Decorating my home has been a joy interspersed with headaches along the way.
Most of the headaches seem to be shipping related, and unfortunately cannot be pegged on just one shipping company. This has me rather disgruntled, particularly since I am rather in love with online shopping. It give me the opportunity to patronize independent artisans and smaller boutique shops and discover new things the world over. But the merchandise needs to arrive and arrive in one piece. I never had much of a problem (except for the mail lady who smoked incessantly so everything smelled of cigarettes and she also would never bring packages to the door even when we were home: she always left the "sorry we missed you" slip in the mailbox right before I'd watch her drive off in her USPS truck.) until recently.
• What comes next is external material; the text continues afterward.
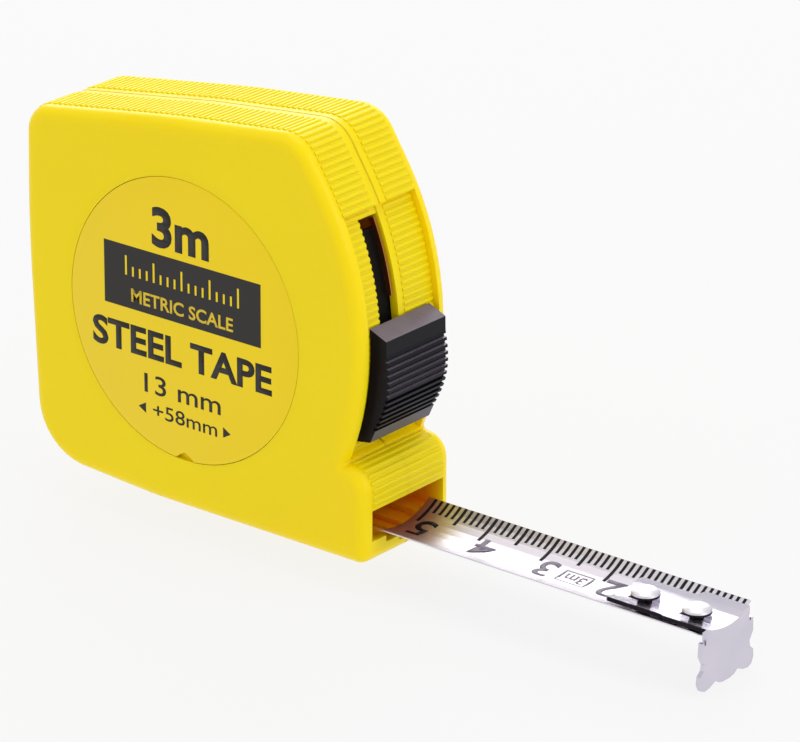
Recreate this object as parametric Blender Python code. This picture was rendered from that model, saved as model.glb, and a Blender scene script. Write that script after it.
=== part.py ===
"""Pocket tape measure: two-half case, sprung reel, curved steel blade with end hook, slide lock, belt clip.

Metres. +X is the way the blade pulls out, -Y is the labelled face, +Z is up.
The origin is a point on the flat foot of the case, on the labelled half.
"""
import bpy
import bmesh
from math import sin, cos, tan, asin, radians, degrees, pi, sqrt, atan2
from mathutils import Vector

MM = 0.001

# ---- driving sizes
CASE_LENGTH = 58.0 * MM
CASE_HEIGHT = 55.5 * MM
WALL = 1.5 * MM
BORDER = 1.6 * MM
BLADE_WIDTH = 13.0 * MM
BLADE_MID_Z = 2.712 * MM
SIDE_ROOM = 5.0 * MM
CASE_WIDTH = BLADE_WIDTH + SIDE_ROOM
BLADE_OUT = 49.9 * MM
BLADE_THICK = 0.14 * MM
DRUM_RADIUS = 14.0 * MM
COIL_BUILD = 3.6 * MM
LABEL_RADIUS = 19.2 * MM
NOSE_HEIGHT = 13.1 * MM
PARKED_GAP = 1.1 * MM

# ---- clearances
GAP = 0.3 * MM
HALF_GAP = GAP / 2
CUT = 1.0 * MM

# ---- frame: profile coordinates start at the nose front; the foot point is the origin
FOOT_FROM_NOSE = 0.31 * CASE_LENGTH
FOOT_FROM_PARTING = 2.0 * MM
FRAME_SHIFT = Vector((FOOT_FROM_NOSE, FOOT_FROM_PARTING, 0.0))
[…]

I don't know what the deal is, but it isn't like everybody is spending tons of money shopping. You'd think the delivery folk wouldn't have much else to do but get their jobs done right.
One lovely item that just arrived is this Zen Rain Drop glass mobile I purchased from Leah Pellegrini's Glass Creations on Etsy. My office faces south and gets quite a lot of sunlight. I think this
will look beautiful hanging in the windows over my desk.
Leah included a little business card-sized note on her inspiration of the mobile's design, and I thought I would share it because it reflects some of what I have been going through the past several months.:
In this image of lotus leaves in the early morning, we can see in the rippling of the water that one drop has just fallen. It is a precious moment, and one that is full of poignency. In surrendering to gravity and slipping off the leaf, the drop loses its previous identity and joins the vastness of the water below. We can imagine that it must have trembled before it fell, just on the edge between the known and the unknowable.
~Osho Zen Tarot
Leah says to "remember to let go and your life will thank you". I like the imagery of the lone, trembling drop of water setting itself free. But I don't like to think of it as wiping out its entire identity. Rather, that it is joining the part of itself it had been separated from, that it is being made whole. I kind of have to wonder if the vastness below is any more knowledgeable than the lone drop above. Or does it too change beyond the impact of superficial ripples when hit by the droplet? Maybe it doesn't matter. And I'm not so sure about surrendering to gravity. I'm not in any hurry to get wrinkles. But the rest sounds good.
There I go, ruining a perfectly good metaphor with literal interpretation. I'm having a hard time taking myself too seriously these days. I think that's progress.